Boosting the photocatalytic activity of CdLa2S4 for hydrogen production using Ti3C2 MXene as a co-catalyst

Abstract Exploring efficient, stable and low-cost photocatalysts for photocatalytic hydrogen production remains a challenge in the field of energy conversion. Here, two-dimensional Ti3C2 nanosheets were fabricated via etching Ti3AlC2 with HF, followed by ultrasonic exfoliation. Then CdLa2S4/Ti3C2 nanocomposites were fabricated by growing CdLa2S4 nanoparticles in situ on the surface of these Ti3C2 nanosheets. The resultant CdLa2S4/Ti3C2 nanocomposites exhibited an excellent photocatalytic activity for H2 production from water splitting under visible light illumination. When the content of Ti3C2 was 1.0 wt%, the CdLa2S4/Ti3C2 nanocomposites presented maximum hydrogen production rate of 11182.4 μmol·g−1·h−1, which was 13.4 times as high as that of pristine CdLa2S4 and even outperformed Pt-loaded CdLa2S4. The apparent quantum efficiency reached 15.6% at 420 nm.
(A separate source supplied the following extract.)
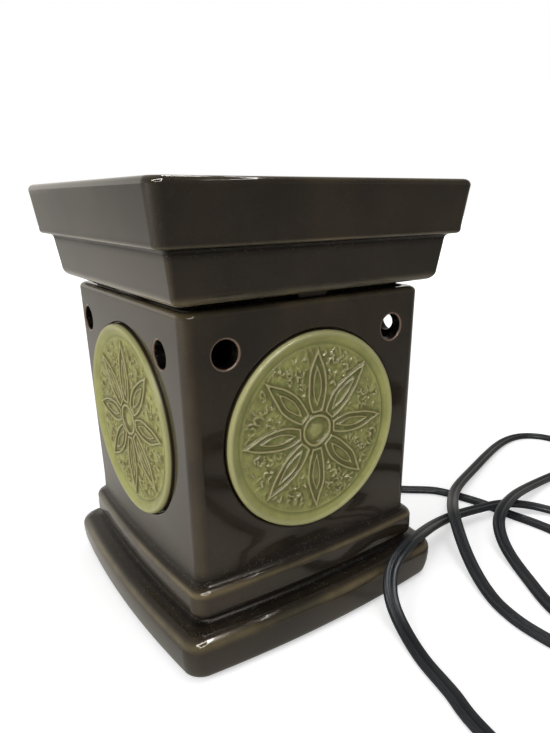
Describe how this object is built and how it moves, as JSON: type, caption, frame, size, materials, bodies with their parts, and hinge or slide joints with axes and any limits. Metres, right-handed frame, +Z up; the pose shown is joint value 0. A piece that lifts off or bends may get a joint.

In addition, the CdLa2S4/Ti3C2 photocatalyst still maintained high photocatalytic activity after six cycles. The exceptional performance of CdLa2S4/Ti3C2 originated from the superior electrical conductivity of Ti3C2 MXene, which facilitated the separation of photo-generated electron-hole pairs. This work presents the potential of earth-abundant MXene materials in the construction of high efficiency and low-cost photocatalysts toward solar energy conversion.